Opinion
No. 06-1995.
Submitted Under Third Circuit L.A.R. 34.1(a) September 18, 2007.
Filed September 25, 2007.
Appeal from the United States District Court for the Eastern District of Pennsylvania (D.C.Crim. No. 03-cr-00800), District Judge: Honorable Michael M. Baylson.
Joseph T. Labrum, III, Office of United States Attorney, Philadelphia, PA, for United States of America.
Tabari Malik Zahir, Jesup, GA, pro se.
Before: SLOVITER, SMITH and WEIS, Circuit Judges.
OPINION
Defendant was convicted by a jury of one count of possession with intent to distribute more than five kilograms of cocaine in violation of 21 U.S.C. § 841(a)(1), one count of attempting to possess with the intent to distribute more than five kilograms of cocaine in violation of 21 U.S.C. § 846, and five counts of unlawful use of communications facilities in furtherance of a drug crime in violation of 21 U.S.C. § 843(b).
The District Court imposed concurrent sentences of 210 months imprisonment on the two cocaine counts and 48 months incarceration on the five remaining counts.
Defendant was represented by counsel at his trial and at sentencing, but pursues this appeal pro se. He raises three contentions: 1) his counsel was ineffective for failing to file a motion to dismiss the indictment and criminal complaint based on bad faith of the prosecution and violations of the Speedy Trial Act; 2) the District Court erred in failing to grant the defendant's Rule 29 motion because of insufficiency of the evidence; and 3) the Court erred in admitting evidence of the defendant's prior contacts with a UPS store and his use of the alias Michael Marquez.
The evidence indicates that defendant, using the alias Michael Marquez, packed cocaine into cartons of computers and parts in Oakland, California. He then shipped the material via UPS to "The UPS Store, 3741 Walnut Av., [sic] Philadelphia, PA 19104 Attn: M. Markez."
Defendant then flew to Philadelphia to retrieve the packages. UPS officials became suspicious of the packages and alerted members of the Postal Inspection Service, who arranged a controlled delivery. Defendant was arrested after he picked up the parcels on November 7, 2003. A magistrate judge ordered him detained pending trial.
Despite the existence of a December 3, 2003, indictment, a magistrate judge dismissed the criminal complaint on March 10, 2004, and defendant was released. A bench warrant was issued in April 2004 after a magistrate judge granted the government's motion to vacate the dismissal. Defendant was apprehended on November 14, 2004. Trial was continued on several occasions at the request of defendant and at the instance of the District Court. On June 22, 2005, a superseding indictment was filed and trial began on July 6, 2005.
Defendant contends that the various delays were violations of the Speedy Trial Act and that his attorney was ineffective for failing to bring the matter to the attention of the court.

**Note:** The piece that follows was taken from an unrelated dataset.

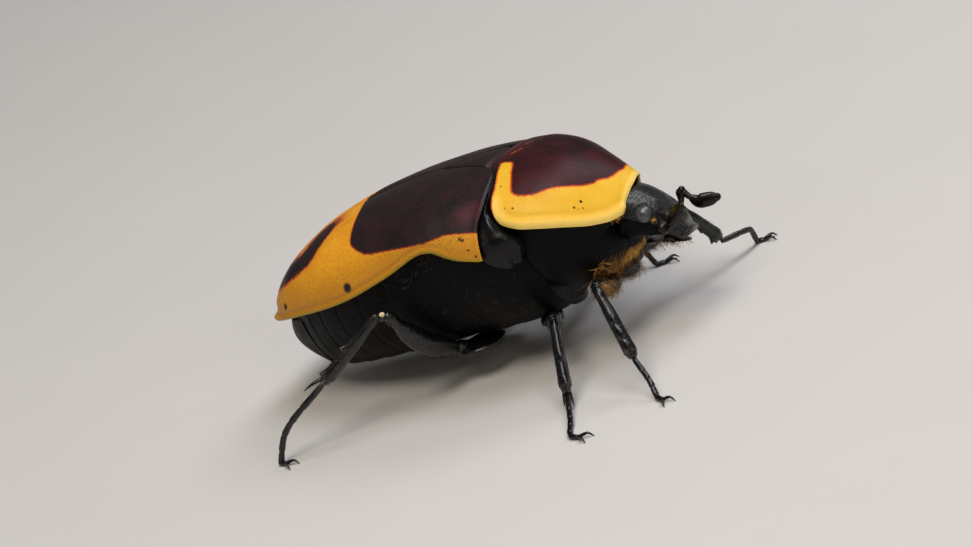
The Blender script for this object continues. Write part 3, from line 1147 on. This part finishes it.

We have a longstanding policy of declining to review claims of ineffective assistance of counsel on direct appeal, except in unusual cases where the record establishes the necessary background. See United States v. McLaughlin, 386 F.3d 547, 555-56 (3d Cir. 2004). In the case before us, the District Court has not reviewed the allegations, including the Speedy Trial Act contentions, and defense counsel has not had the opportunity to explain his position. Therefore, we will decline to review the ineffective assistance of counsel claim without prejudice. Defendant may still take advantage of the opportunity to pursue his claim in a collateral attack under 28 U.S.C. § 2255.
Our review of the record also persuades us that there was adequate evidence to sustain the guilty verdict. A reasonable jury could conclude that defendant knew that he was shipping cocaine for purposes of distribution. His extensive use of an alias, his airplane flight from Oakland to Philadelphia the day after the packages were mailed, the presence of his fingerprints inside the packages, his actions after picking up the packages, his previous use of the UPS store as a pickup point, and his attempts to recruit a UPS employee to fly to California to pick up the packages all point toward his knowing participation in drug activity.
We find the claim of insufficient evidence to lack merit. Nor do we find any substance to the defendant's claims of error in the admission of evidence at trial. The challenged evidence served as proof of the defendant's conduct in furtherance of the drug crimes. See United States v. Gibbs, 190 F.3d 188, 217 (3d Cir. 1999).
Accordingly, the judgment of conviction will be affirmed. The claim of ineffectiveness of counsel will be denied without prejudice.